Hutchinson joined Baird's Television Limited in mid-1925 as business manager. With English journalist Sydney Moseley, Hutchinson helped generate interest in the invention by writing positive press articles predicting it would become as successful as radio. Baird enjoyed his first success with his television in 1925, televising a dummy, Stooky Bill, and a living person, an office boy from a nearby business, on 2 October 1925. These experiments were conducted privately by Baird in his laboratory. The first live demonstration took place on 26 January 1926 for members of the Royal Institution. During the demonstration, Baird transmitted the live image of Hutchinson's face as a 3.5 × 2 in picture. This is regarded as the first successful demonstration of the technology, with Baird's earlier work having resulted in little more than silhouettes. Hutchinson appeared in the first successful photograph taken of a television picture, made by Lafayette Ltd and published in The Electrician in June 1926.

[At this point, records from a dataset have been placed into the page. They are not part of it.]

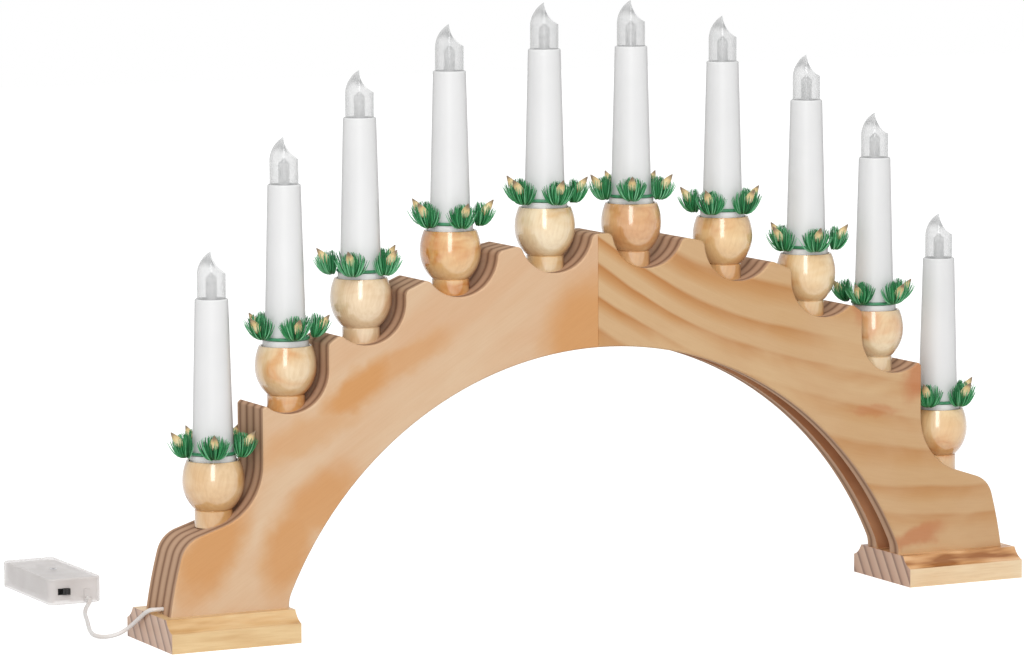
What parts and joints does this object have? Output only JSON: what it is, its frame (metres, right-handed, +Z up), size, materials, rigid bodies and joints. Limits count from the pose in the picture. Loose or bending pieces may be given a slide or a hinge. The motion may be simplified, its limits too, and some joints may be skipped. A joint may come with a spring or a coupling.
{
  "type": "candle arch",
  "caption": "Curved wooden candle arch on coved feet, with turned cups along its scalloped crest, electric candles with clear flame tops, lift-off needle wreaths and a corded battery box.",
  "frame": {"origin": "on the floor under the middle of the arch, midway between the feet, front to back centred", "axes": "+X to the right along the arch, -Y to the front, +Z up"},
  "size_m": [0.518, 0.2337, 0.3192],
  "materials": {
    "board_wood": "clear satin lacquer on layered pine board",
    "dowel_wood": "plain beech",
    "foot_wood": "clear satin lacquer",
    "cup_wood": "turned, glossy lacquer",
    "candle_white": "smooth moulded white",
    "lamp_white": "moulded white",
    "clear_plastic": "clear, polished",
    "wreath_green": "green sleeve on wire",
    "needle_green": "moulded needles with buds",
    "steel": "zinc plated",
    "contact_metal": "nickel plated",
    "wire_sheath": "pale soft sheath",
    "box_plastic": "clear greyish plastic",
    "cell_case": "plain printed sleeve",
    "black_plastic": "moulded black"
  },
  "bodies": {
    "arch": {"arch_left_half": "board_wood", "arch_right_half": "board_wood", "crown_dowels": "dowel_wood", "foot_left": "foot_wood", "foot_right": "foot_wood", "foot_screws": "steel", "flame_lenses": "clear_plastic", "led_lamps": "lamp_white", "wiring_harness": "wire_sheath", "wire_staples": "steel", "battery_box_base": "box_plastic", "battery_cells": "cell_case", "battery_contacts": "contact_metal", "battery_leads": "wire_sheath", "switch_body": "black_plastic", "cord_strain_relief": "box_plastic", "cord": "wire_sheath", "cup_1": "cup_wood", "candle_1": "candle_white", "cup_2": "cup_wood", "candle_2": "candle_white", "cup_3": "cup_wood", "candle_3": "candle_white", "cup_4": "cup_wood", "candle_4": "candle_white", "cup_5": "cup_wood", "candle_5": "candle_white", "cup_6": "cup_wood", "candle_6": "candle_white", "cup_7": "cup_wood", "candle_7": "candle_white", "cup_8": "cup_wood", "candle_8": "candle_white", "cup_9": "cup_wood", "candle_9": "candle_white", "cup_10": "cup_wood", "candle_10": "candle_white"},
    "battery_lid": {"battery_box_lid": "box_plastic", "lid_screw": "steel"},
    "switch_knob": {"switch_slider": "black_plastic"},
    "wreath_1": {"wreath_ring_1": "wreath_green", "wreath_sprigs_1": "needle_green"},
    "wreath_2": {"wreath_ring_2": "wreath_green", "wreath_sprigs_2": "needle_green"},
    "wreath_3": {"wreath_ring_3": "wreath_green", "wreath_sprigs_3": "needle_green"},
    "wreath_4": {"wreath_ring_4": "wreath_green", "wreath_sprigs_4": "needle_green"},
    "wreath_5": {"wreath_ring_5": "wreath_green", "wreath_sprigs_5": "needle_green"},
    "wreath_6": {"wreath_ring_6": "wreath_green", "wreath_sprigs_6": "needle_green"},
    "wreath_7": {"wreath_ring_7": "wreath_green", "wreath_sprigs_7": "needle_green"},
    "wreath_8": {"wreath_ring_8": "wreath_green", "wreath_sprigs_8": "needle_green"},
    "wreath_9": {"wreath_ring_9": "wreath_green", "wreath_sprigs_9": "needle_green"},
    "wreath_10": {"wreath_ring_10": "wreath_green", "wreath_sprigs_10": "needle_green"}
  },
  "joints": [
    {"name": "wreath_1_lift", "type": "slide", "parent": "arch", "child": "wreath_1", "axis": [0, 0, 1], "range_m": [0, 0.106]},
    {"name": "wreath_2_lift", "type": "slide", "parent": "arch", "child": "wreath_2", "axis": [0, 0, 1], "range_m": [0, 0.106]},
    {"name": "wreath_3_lift", "type": "slide", "parent": "arch", "child": "wreath_3", "axis": [0, 0, 1], "range_m": [0, 0.106]},
    {"name": "wreath_4_lift", "type": "slide", "parent": "arch", "child": "wreath_4", "axis": [0, 0, 1], "range_m": [0, 0.106]},
    {"name": "wreath_5_lift", "type": "slide", "parent": "arch", "child": "wreath_5", "axis": [0, 0, 1], "range_m": [0, 0.106]},
    {"name": "wreath_6_lift", "type": "slide", "parent": "arch", "child": "wreath_6", "axis": [0, 0, 1], "range_m": [0, 0.106]},
    {"name": "wreath_7_lift", "type": "slide", "parent": "arch", "child": "wreath_7", "axis": [0, 0, 1], "range_m": [0, 0.106]},
    {"name": "wreath_8_lift", "type": "slide", "parent": "arch", "child": "wreath_8", "axis": [0, 0, 1], "range_m": [0, 0.106]},
    {"name": "wreath_9_lift", "type": "slide", "parent": "arch", "child": "wreath_9", "axis": [0, 0, 1], "range_m": [0, 0.106]},
    {"name": "wreath_10_lift", "type": "slide", "parent": "arch", "child": "wreath_10", "axis": [0, 0, 1], "range_m": [0, 0.106]},
    {"name": "battery_lid_lift", "type": "slide", "parent": "arch", "child": "battery_lid", "axis": [0, 0, 1], "range_m": [0, 0.04]},
    {"name": "switch_slide", "type": "slide", "parent": "arch", "child": "switch_knob", "axis": [1, 0, 0], "range_m": [-0.0024, 0]}
  ]
}
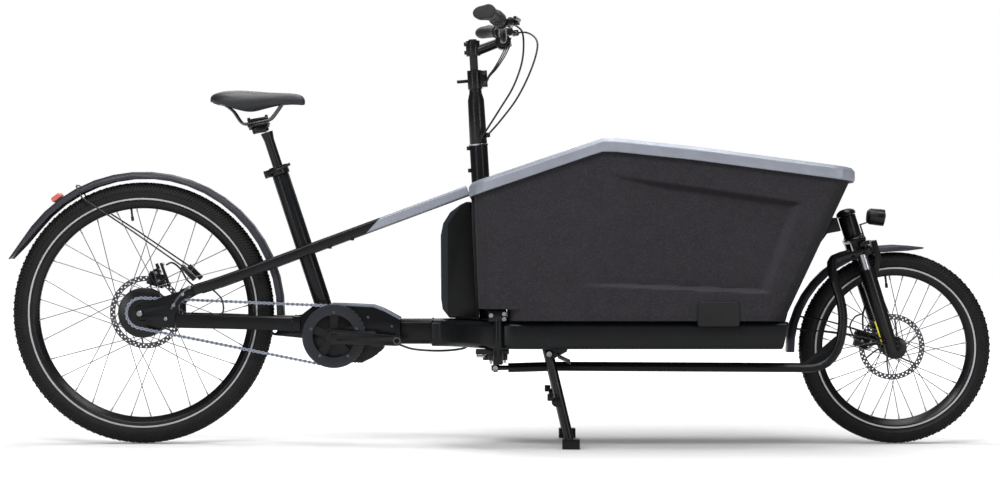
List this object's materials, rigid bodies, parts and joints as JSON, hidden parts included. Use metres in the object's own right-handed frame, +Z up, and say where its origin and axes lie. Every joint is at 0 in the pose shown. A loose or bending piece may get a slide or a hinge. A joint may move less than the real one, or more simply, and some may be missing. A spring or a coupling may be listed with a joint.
{
  "type": "cargo bicycle",
  "caption": "Long-john cargo bicycle: a foam cargo box on a low frame between the rider and a small front wheel steered by a push rod, with a mid motor, a twin-leg stand and fenders.",
  "frame": {"origin": "on the ground in the bicycle's middle plane, half way between its rearmost and foremost points", "axes": "+X forward, +Y to the rider's left, +Z up"},
  "size_m": [2.6414, 0.6882, 1.1528],
  "materials": {
    "satin_black": "satin powder coat",
    "charcoal_foam": "expanded foam with a fine bead texture",
    "grey_rim_plastic": "satin moulded plastic",
    "tyre_rubber": "treaded rubber with a pale reflective stripe",
    "black_rubber": "matt",
    "black_anodised": "satin black anodised",
    "bright_steel": "bright",
    "chain_steel": "oiled",
    "slate_plastic": "satin",
    "black_plastic": "matt",
    "fender_plastic": "matt",
    "red_lens": "clear red",
    "saddle_cover": "matt synthetic leather"
  },
  "bodies": {
    "frame": {"seat_tube": "satin_black", "seat_clamp": "black_anodised", "upper_tube_right": "satin_black", "upper_tube_left": "satin_black", "chainstay_right": "satin_black", "chainstay_left": "satin_black", "motor_cradle": "satin_black", "drive_motor": "black_plastic", "main_beam": "satin_black", "rear_crossmember": "satin_black", "steering_head_tube": "satin_black", "cargo_rail_right": "satin_black", "cargo_rail_left": "satin_black", "gooseneck": "satin_black", "front_head_tube": "satin_black", "battery": "black_plastic", "battery_cover": "slate_plastic", "cargo_box": "charcoal_foam", "box_rim": "grey_rim_plastic", "rear_fender": "fender_plastic", "rear_fender_stay": "black_anodised", "rear_light": "red_lens", "rear_brake_caliper": "black_anodised", "chain": "chain_steel", "kickstand_bracket": "satin_black"},
    "crank": {"chainring": "black_anodised", "chainring_guard": "slate_plastic", "crank_arm_right": "black_anodised", "crank_arm_left": "black_anodised"},
    "rear_wheel": {"rear_tyre": "tyre_rubber", "rear_rim": "black_anodised", "rear_spokes": "bright_steel", "rear_hub": "black_anodised", "rear_brake_disc": "bright_steel"},
    "seat": {"seatpost": "black_anodised", "saddle": "saddle_cover"},
    "seat_lever": {"seat_clamp_lever": "black_anodised"},
    "steering": {"steering_column": "black_anodised"},
    "mast_lever": {"mast_clamp_lever": "black_anodised"},
    "handlebar": {"stem": "black_anodised", "handlebar": "black_anodised", "grip_right": "black_rubber", "grip_left": "black_rubber", "rear_brake_hose": "black_rubber", "front_brake_hose": "black_rubber", "control_cables": "black_rubber"},
    "twist_shifter": {"twist_shifter": "black_rubber"},
    "brake_lever_right": {"brake_lever_right": "black_anodised"},
    "brake_lever_left": {"brake_lever_left": "black_anodised"},
    "rod_joint": {"rod_joint": "black_anodised"},
    "push_rod": {"push_rod": "satin_black"},
    "fork_upper": {"fork_crown": "black_anodised", "headlight": "black_plastic"},
    "fork_lower": {"fork_lowers": "black_anodised", "front_fender": "fender_plastic"},
    "front_wheel": {"front_tyre": "tyre_rubber", "front_rim": "black_anodised", "front_spokes": "bright_steel", "front_brake_disc": "bright_steel"},
    "kickstand": {"kickstand": "black_anodised"}
  },
  "joints": [
    {"name": "rear_wheel_spin", "type": "hinge", "parent": "frame", "child": "rear_wheel", "pos_m": [-0.96, 0, 0.352], "axis": [0, 1, 0], "continuous": true},
    {"name": "crank_spin", "type": "hinge", "parent": "frame", "child": "crank", "pos_m": [-0.4445, 0, 0.29], "axis": [0, 1, 0], "continuous": true},
    {"name": "seat_height", "type": "slide", "parent": "frame", "child": "seat", "axis": [-0.3123, 0, 0.95], "range_m": [-0.08, 0.12]},
    {"name": "seat_lever_swing", "type": "hinge", "parent": "frame", "child": "seat_lever", "pos_m": [-0.62724, -0.023, 0.72516], "axis": [0.3123, 0, -0.95], "range_deg": [0, 140]},
    {"name": "steering_turn", "type": "hinge", "parent": "frame", "child": "steering", "pos_m": [-0.0231, 0, 0.2], "axis": [-0.0576, 0, 0.9983], "range_deg": [-30, 30]},
    {"name": "mast_lever_swing", "type": "hinge", "parent": "steering", "child": "mast_lever", "pos_m": [-0.04421, 0.0245, 0.98308], "axis": [0.0576, 0, -0.9983], "range_deg": [0, 140]},
    {"name": "handlebar_height", "type": "slide", "parent": "steering", "child": "handlebar", "axis": [-0.0576, 0, 0.9983], "range_m": [-0.02, 0.1]},
    {"name": "shifter_twist", "type": "hinge", "parent": "handlebar", "child": "twist_shifter", "pos_m": [-0.00074, -0.195, 1.12382], "axis": [-0.2032, -0.9751, 0.0887], "range_deg": [-30, 60]},
    {"name": "right_brake_pull", "type": "hinge", "parent": "handlebar", "child": "brake_lever_right", "pos_m": [0.04403, -0.182, 1.12039], "axis": [0.0576, 0, -0.9983], "range_deg": [0, 16], "stiffness_Nm_per_rad": 1, "springref_deg": -14.32},
    {"name": "left_brake_pull", "type": "hinge", "parent": "handlebar", "child": "brake_lever_left", "pos_m": [0.04403, 0.182, 1.12039], "axis": [-0.0576, 0, 0.9983], "range_deg": [0, 16], "stiffness_Nm_per_rad": 1, "springref_deg": -14.32},
    {"name": "rod_joint_turn", "type": "hinge", "parent": "steering", "child": "rod_joint", "pos_m": [-0.01226, -0.10741, 0.20814], "axis": [-0.0576, 0, 0.9983], "range_deg": [-30, 30]},
    {"name": "push_rod_tilt", "type": "hinge", "parent": "rod_joint", "child": "push_rod", "pos_m": [-0.01226, -0.10741, 0.20814], "axis": [0, 1, 0], "range_deg": [-1, 1]},
    {"name": "fork_turn", "type": "hinge", "parent": "frame", "child": "fork_upper", "pos_m": [1.046, 0, 0.258], "axis": [-0.3007, 0, 0.9537], "range_deg": [-30, 30]},
    {"name": "fork_travel", "type": "slide", "parent": "fork_upper", "child": "fork_lower", "axis": [-0.3007, 0, 0.9537], "range_m": [0, 0.02], "stiffness_N_per_m": 15000, "springref_m": -0.03},
    {"name": "front_wheel_spin", "type": "hinge", "parent": "fork_lower", "child": "front_wheel", "pos_m": [1.0627, 0, 0.258], "axis": [0, 1, 0], "continuous": true},
    {"name": "kickstand_fold", "type": "hinge", "parent": "frame", "child": "kickstand", "pos_m": [0.128, 0, 0.2506], "axis": [0, 1, 0], "range_deg": [0, 75]}
  ],
  "couplings": [
    {"joint": "rod_joint_turn", "follows": "steering_turn", "ratio": -1},
    {"joint": "push_rod_tilt", "follows": "steering_turn", "ratio": -0.0243},
    {"joint": "fork_turn", "follows": "steering_turn", "ratio": 1}
  ]
}
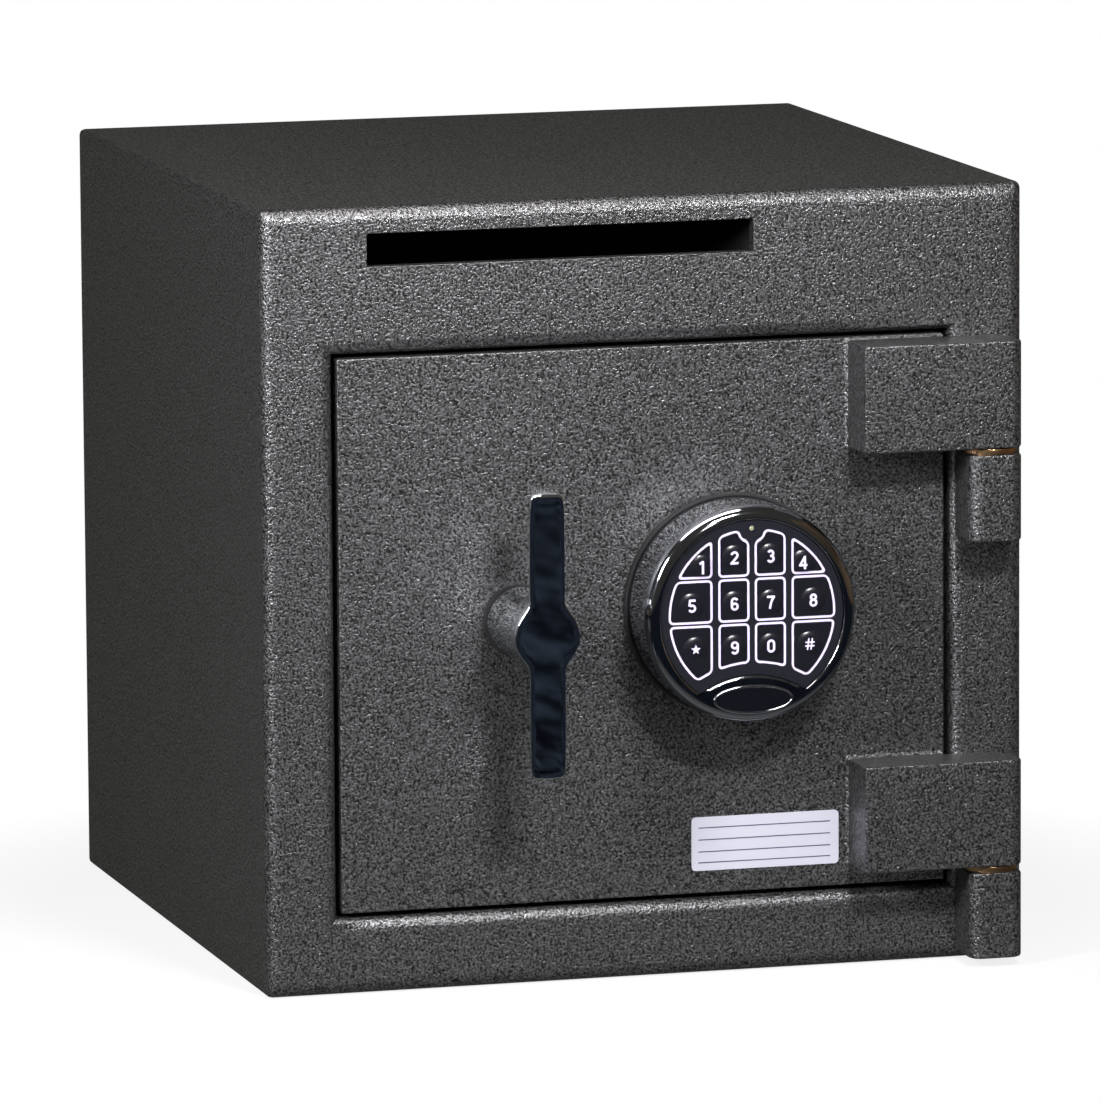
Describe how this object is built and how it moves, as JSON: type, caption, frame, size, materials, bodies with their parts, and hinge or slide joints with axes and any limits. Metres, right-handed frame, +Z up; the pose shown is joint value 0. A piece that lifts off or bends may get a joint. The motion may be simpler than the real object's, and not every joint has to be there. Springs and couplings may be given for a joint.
{
  "type": "drop safe",
  "caption": "Cube-shaped steel drop safe with a front deposit slot, right-hinged door, T-handle boltwork and round electronic keypad.",
  "frame": {"origin": "centre of the body's underside, on the surface the safe stands on", "axes": "+Z up, +Y towards the back plate (the door faces -Y), +X to the right seen from the front (hinge side)"},
  "size_m": [0.3556, 0.4036, 0.3556],
  "materials": {
    "hammered_paint": "charcoal hammertone enamel, glossy",
    "zinc_steel": "zinc plated",
    "chrome": "polished chrome plate",
    "dark_chrome": "dark chrome plated plastic, glossy",
    "brass": "machined",
    "cast_zinc": "die cast, matt",
    "dark_plastic": "satin",
    "badge_plastic": "glossy",
    "lamp_lens": "clear epoxy, unlit",
    "black_rubber": "matt",
    "circuit_board": "solder mask",
    "battery_can": "printed tin",
    "label_foil": "satin film, blank"
  },
  "bodies": {
    "safe_body": {"body_shell": "hammered_paint", "front_frame": "hammered_paint", "back_plate": "hammered_paint", "deposit_chute": "hammered_paint", "anti_fish_comb": "hammered_paint", "anchor_hole_plug": "black_rubber", "hinge_knuckle_upper": "hammered_paint", "hinge_knuckle_lower": "hammered_paint", "hinge_pin_upper": "zinc_steel", "hinge_pin_lower": "zinc_steel", "thrust_washer_upper": "brass", "thrust_washer_lower": "brass"},
    "door": {"door_plate": "hammered_paint", "hinge_leaf_upper": "hammered_paint", "hinge_leaf_lower": "hammered_paint", "dead_bar": "hammered_paint", "bolt_guide": "hammered_paint", "door_cover": "hammered_paint", "cover_screw_1": "zinc_steel", "cover_screw_2": "zinc_steel", "cover_screw_3": "zinc_steel", "cover_screw_4": "zinc_steel", "hard_plate": "zinc_steel", "lock_case": "cast_zinc", "lock_cover": "cast_zinc", "lock_cable": "black_rubber", "carrier_stud_lower": "zinc_steel", "carrier_stud_upper": "zinc_steel", "handle_ring": "black_rubber", "data_label": "label_foil", "keypad_gasket": "black_rubber", "keypad_base": "dark_plastic", "keypad_housing": "dark_chrome", "keypad_faceplate": "dark_plastic", "keypad_badge": "badge_plastic", "keypad_lamp": "lamp_lens", "keypad_board": "circuit_board", "battery": "battery_can"},
    "handle": {"t_handle": "chrome", "handle_spindle": "zinc_steel", "handle_set_screw": "zinc_steel", "bolt_cam": "zinc_steel"},
    "bolts": {"bolt_carrier": "zinc_steel", "locking_bolt_1": "chrome", "locking_bolt_2": "chrome", "locking_bolt_3": "chrome"},
    "lock_bolt": {"lock_bolt": "brass"},
    "battery_door": {"battery_door": "dark_chrome"},
    "key_1": {"key_1": "dark_plastic"},
    "key_2": {"key_2": "dark_plastic"},
    "key_3": {"key_3": "dark_plastic"},
    "key_4": {"key_4": "dark_plastic"},
    "key_5": {"key_5": "dark_plastic"},
    "key_6": {"key_6": "dark_plastic"},
    "key_7": {"key_7": "dark_plastic"},
    "key_8": {"key_8": "dark_plastic"},
    "key_9": {"key_9": "dark_plastic"},
    "key_0": {"key_0": "dark_plastic"},
    "key_star": {"key_star": "dark_plastic"},
    "key_hash": {"key_hash": "dark_plastic"}
  },
  "joints": [
    {"name": "door_swing", "type": "hinge", "parent": "safe_body", "child": "door", "pos_m": [0.1575, -0.1905, 0], "axis": [0, 0, 1], "range_deg": [0, 90]},
    {"name": "handle_turn", "type": "hinge", "parent": "door", "child": "handle", "pos_m": [-0.0603, -0.1778, 0.1663], "axis": [0, -1, 0], "range_deg": [0, 90]},
    {"name": "bolt_throw", "type": "slide", "parent": "door", "child": "bolts", "axis": [-1, 0, 0], "range_m": [0, 0.02]},
    {"name": "lock_bolt_throw", "type": "slide", "parent": "door", "child": "lock_bolt", "axis": [-1, 0, 0], "range_m": [0, 0.012]},
    {"name": "battery_door_slide", "type": "slide", "parent": "door", "child": "battery_door", "axis": [0, 0, -1], "range_m": [0, 0.012]},
    {"name": "press_1", "type": "slide", "parent": "door", "child": "key_1", "axis": [0, 1, 0], "range_m": [0, 0.0007], "stiffness_N_per_m": 500},
    {"name": "press_2", "type": "slide", "parent": "door", "child": "key_2", "axis": [0, 1, 0], "range_m": [0, 0.0007], "stiffness_N_per_m": 500},
    {"name": "press_3", "type": "slide", "parent": "door", "child": "key_3", "axis": [0, 1, 0], "range_m": [0, 0.0007], "stiffness_N_per_m": 500},
    {"name": "press_4", "type": "slide", "parent": "door", "child": "key_4", "axis": [0, 1, 0], "range_m": [0, 0.0007], "stiffness_N_per_m": 500},
    {"name": "press_5", "type": "slide", "parent": "door", "child": "key_5", "axis": [0, 1, 0], "range_m": [0, 0.0007], "stiffness_N_per_m": 500},
    {"name": "press_6", "type": "slide", "parent": "door", "child": "key_6", "axis": [0, 1, 0], "range_m": [0, 0.0007], "stiffness_N_per_m": 500},
    {"name": "press_7", "type": "slide", "parent": "door", "child": "key_7", "axis": [0, 1, 0], "range_m": [0, 0.0007], "stiffness_N_per_m": 500},
    {"name": "press_8", "type": "slide", "parent": "door", "child": "key_8", "axis": [0, 1, 0], "range_m": [0, 0.0007], "stiffness_N_per_m": 500},
    {"name": "press_9", "type": "slide", "parent": "door", "child": "key_9", "axis": [0, 1, 0], "range_m": [0, 0.0007], "stiffness_N_per_m": 500},
    {"name": "press_0", "type": "slide", "parent": "door", "child": "key_0", "axis": [0, 1, 0], "range_m": [0, 0.0007], "stiffness_N_per_m": 500},
    {"name": "press_star", "type": "slide", "parent": "door", "child": "key_star", "axis": [0, 1, 0], "range_m": [0, 0.0007], "stiffness_N_per_m": 500},
    {"name": "press_hash", "type": "slide", "parent": "door", "child": "key_hash", "axis": [0, 1, 0], "range_m": [0, 0.0007], "stiffness_N_per_m": 500}
  ],
  "couplings": [
    {"joint": "bolt_throw", "follows": "handle_turn", "m_per_rad": 0.01273},
    {"joint": "lock_bolt_throw", "follows": "handle_turn", "m_per_rad": 0.00763}
  ]
}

Hutchinson founded the Baird Television Development Company in 1927 to acquire the rights to television from Television Limited and became its joint managing director. He persuaded Edward Manville and Oliver Russell, 2nd Baron Ampthill, to join the board. In 1928, Hutchinson travelled to Hartsdale, New York, with engineer Ben Clapp. The pair demonstrated a television system that successfully received moving images transmitted from London in the first trans-Atlantic television broadcast.

Hutchinson and Moseley were critical in persuading the BBC to begin experiments with television transmission from 1929. Baird Television Development was acquired by Cinema Television Limited in 1940. Hutchinson died in April 1944.